What is the most important physics measurement for CLIC to make?
There are many interesting physics measurements that can be made at CLIC, and we might not know which ones are important until afterwards! Unexplained new physics from LHC data would certainly be a priority. Higgs measurements complementary to LHC results are also particularly interesting, for instance rare processes involving the Higgs, such as Higgs decays into two muons and top-top-Higgs production. Also, at 3 TeV the trilinear Higgs self-coupling can be measured, an important step in verifying the Standard Model Higgs mechanism.
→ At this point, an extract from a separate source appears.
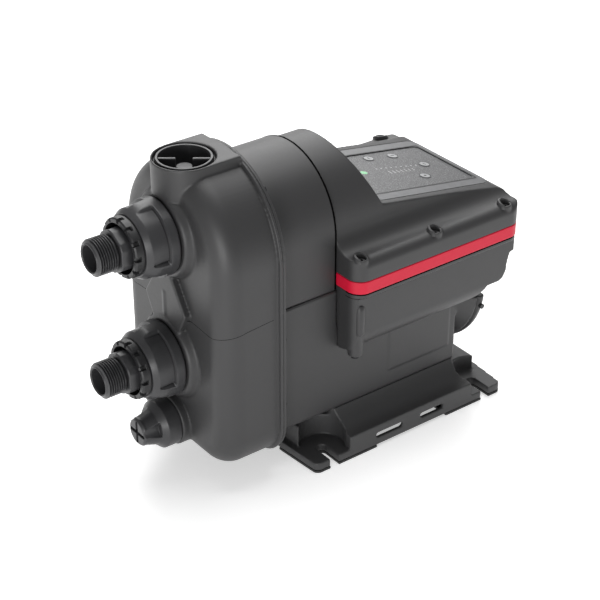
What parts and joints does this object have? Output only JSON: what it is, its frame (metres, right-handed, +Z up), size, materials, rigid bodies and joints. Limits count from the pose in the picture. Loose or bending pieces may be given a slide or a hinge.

What are the physics goals at the different energy stages?
- Stage 1: 350-380 GeV. The total decay width of the Higgs (including Higgs to invisible decays) can be measured using the Higgsstrahlung process and the recoil of the Z boson. This is a model independent method available only at lepton colliders. Also, a top resonance scan can be performed to achieve a theoretically clean measurement of the top mass, and electroweak physics measurements can be done.
- Stage 2: 1.5 TeV. Targeted at physics beyond the Standard Model. The top-Yukawa coupling can be measured using Higgs bosons production in association with top-quark pair production.
- Stage 3: 3 TeV. Targeted at physics beyond the Standard Model and the Higgs self-coupling.